Supplied material:

▽

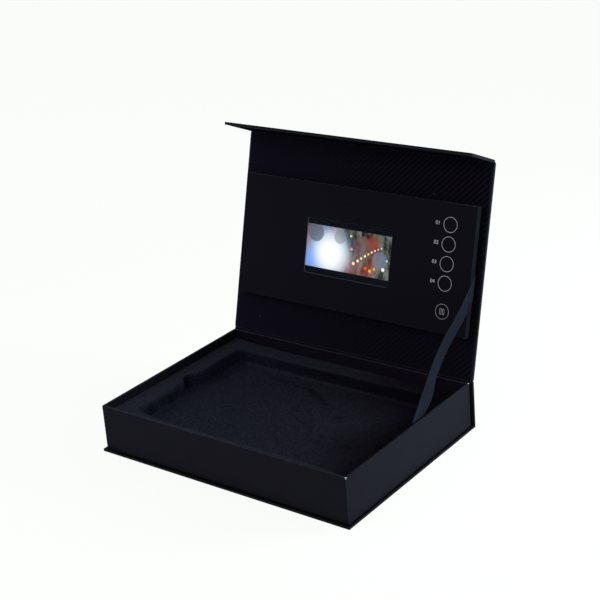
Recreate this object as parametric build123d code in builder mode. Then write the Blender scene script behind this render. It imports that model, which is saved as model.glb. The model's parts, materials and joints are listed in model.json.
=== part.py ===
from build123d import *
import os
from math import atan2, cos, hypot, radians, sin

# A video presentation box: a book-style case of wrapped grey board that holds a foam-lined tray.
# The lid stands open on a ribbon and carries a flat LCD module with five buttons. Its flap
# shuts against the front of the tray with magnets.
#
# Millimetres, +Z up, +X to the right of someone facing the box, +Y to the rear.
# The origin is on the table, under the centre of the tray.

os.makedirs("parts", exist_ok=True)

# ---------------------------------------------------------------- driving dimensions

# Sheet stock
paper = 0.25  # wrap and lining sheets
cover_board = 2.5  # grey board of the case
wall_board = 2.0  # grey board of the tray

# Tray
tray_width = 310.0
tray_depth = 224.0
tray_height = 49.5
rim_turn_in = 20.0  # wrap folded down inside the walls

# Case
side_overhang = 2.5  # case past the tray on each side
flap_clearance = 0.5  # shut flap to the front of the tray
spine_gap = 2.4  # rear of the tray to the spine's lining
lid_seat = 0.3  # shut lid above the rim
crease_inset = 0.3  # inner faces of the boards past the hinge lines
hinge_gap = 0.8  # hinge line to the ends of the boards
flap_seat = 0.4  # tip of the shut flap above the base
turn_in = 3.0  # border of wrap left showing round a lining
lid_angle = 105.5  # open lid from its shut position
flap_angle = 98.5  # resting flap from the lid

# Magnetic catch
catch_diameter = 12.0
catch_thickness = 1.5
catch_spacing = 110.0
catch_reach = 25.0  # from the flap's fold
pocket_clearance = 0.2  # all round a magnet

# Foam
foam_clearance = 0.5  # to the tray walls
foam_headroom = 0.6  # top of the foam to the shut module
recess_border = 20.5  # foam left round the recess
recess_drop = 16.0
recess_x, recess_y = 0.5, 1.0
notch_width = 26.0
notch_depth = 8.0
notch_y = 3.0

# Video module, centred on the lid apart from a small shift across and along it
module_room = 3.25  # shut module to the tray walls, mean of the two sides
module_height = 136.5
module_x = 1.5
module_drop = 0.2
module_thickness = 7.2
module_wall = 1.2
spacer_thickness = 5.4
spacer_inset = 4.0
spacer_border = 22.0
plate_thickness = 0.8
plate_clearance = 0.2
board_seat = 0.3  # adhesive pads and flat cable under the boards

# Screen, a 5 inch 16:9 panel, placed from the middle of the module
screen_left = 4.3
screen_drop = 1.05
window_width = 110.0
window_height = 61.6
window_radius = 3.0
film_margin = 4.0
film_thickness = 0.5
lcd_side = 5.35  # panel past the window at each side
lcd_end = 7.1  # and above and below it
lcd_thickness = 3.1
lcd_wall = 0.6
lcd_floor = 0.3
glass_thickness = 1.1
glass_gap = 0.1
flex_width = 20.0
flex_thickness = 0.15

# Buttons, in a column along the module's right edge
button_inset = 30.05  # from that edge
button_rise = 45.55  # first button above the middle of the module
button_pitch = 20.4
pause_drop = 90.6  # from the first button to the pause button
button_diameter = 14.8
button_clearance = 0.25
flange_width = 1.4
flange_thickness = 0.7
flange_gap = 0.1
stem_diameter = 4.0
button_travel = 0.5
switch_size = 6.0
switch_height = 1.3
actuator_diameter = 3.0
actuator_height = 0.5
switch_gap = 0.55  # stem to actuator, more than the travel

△

Quote each line of the data above exactly as written.

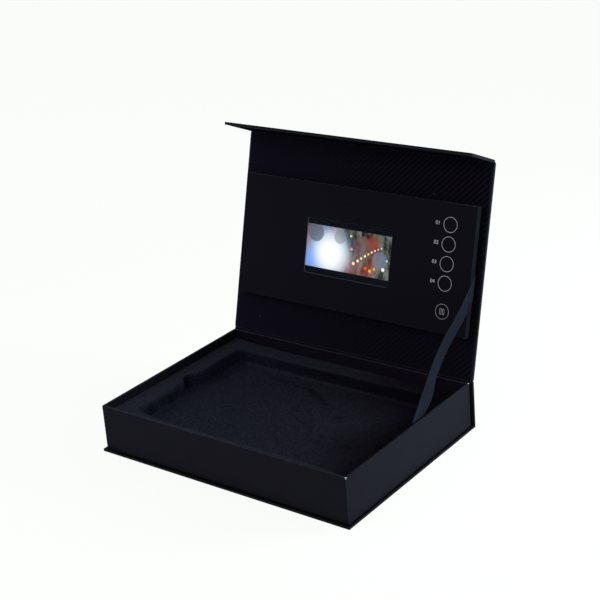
Recreate this object as parametric build123d code in builder mode. Then write the Blender scene script behind this render. It imports that model, which is saved as model.glb. The model's parts, materials and joints are listed in model.json.
=== part.py ===
from build123d import *
import os
from math import atan2, cos, hypot, radians, sin

# A video presentation box: a book-style case of wrapped grey board that holds a foam-lined tray.
# The lid stands open on a ribbon and carries a flat LCD module with five buttons. Its flap
# shuts against the front of the tray with magnets.
#
# Millimetres, +Z up, +X to the right of someone facing the box, +Y to the rear.
# The origin is on the table, under the centre of the tray.

os.makedirs("parts", exist_ok=True)

# ---------------------------------------------------------------- driving dimensions

# Sheet stock
paper = 0.25  # wrap and lining sheets
cover_board = 2.5  # grey board of the case
wall_board = 2.0  # grey board of the tray

# Tray
tray_width = 310.0
tray_depth = 224.0
tray_height = 49.5
rim_turn_in = 20.0  # wrap folded down inside the walls

# Case
side_overhang = 2.5  # case past the tray on each side
flap_clearance = 0.5  # shut flap to the front of the tray
spine_gap = 2.4  # rear of the tray to the spine's lining
lid_seat = 0.3  # shut lid above the rim
crease_inset = 0.3  # inner faces of the boards past the hinge lines
hinge_gap = 0.8  # hinge line to the ends of the boards
flap_seat = 0.4  # tip of the shut flap above the base
turn_in = 3.0  # border of wrap left showing round a lining
lid_angle = 105.5  # open lid from its shut position
flap_angle = 98.5  # resting flap from the lid

# Magnetic catch
catch_diameter = 12.0
catch_thickness = 1.5
catch_spacing = 110.0
catch_reach = 25.0  # from the flap's fold
pocket_clearance = 0.2  # all round a magnet

# Foam
foam_clearance = 0.5  # to the tray walls
foam_headroom = 0.6  # top of the foam to the shut module
recess_border = 20.5  # foam left round the recess
recess_drop = 16.0
recess_x, recess_y = 0.5, 1.0
notch_width = 26.0
notch_depth = 8.0
notch_y = 3.0

# Video module, centred on the lid apart from a small shift across and along it
module_room = 3.25  # shut module to the tray walls, mean of the two sides
module_height = 136.5
module_x = 1.5
module_drop = 0.2
module_thickness = 7.2
module_wall = 1.2
spacer_thickness = 5.4
spacer_inset = 4.0
spacer_border = 22.0
plate_thickness = 0.8
plate_clearance = 0.2
board_seat = 0.3  # adhesive pads and flat cable under the boards

# Screen, a 5 inch 16:9 panel, placed from the middle of the module
screen_left = 4.3
screen_drop = 1.05
window_width = 110.0
window_height = 61.6
window_radius = 3.0
film_margin = 4.0
film_thickness = 0.5
lcd_side = 5.35  # panel past the window at each side
lcd_end = 7.1  # and above and below it
lcd_thickness = 3.1
lcd_wall = 0.6
lcd_floor = 0.3
glass_thickness = 1.1
glass_gap = 0.1
flex_width = 20.0
flex_thickness = 0.15

# Buttons, in a column along the module's right edge
button_inset = 30.05  # from that edge
button_rise = 45.55  # first button above the middle of the module
button_pitch = 20.4
pause_drop = 90.6  # from the first button to the pause button
button_diameter = 14.8
button_clearance = 0.25
flange_width = 1.4
flange_thickness = 0.7
flange_gap = 0.1
stem_diameter = 4.0
button_travel = 0.5
switch_size = 6.0
switch_height = 1.3
actuator_diameter = 3.0
actuator_height = 0.5
switch_gap = 0.55  # stem to actuator, more than the travel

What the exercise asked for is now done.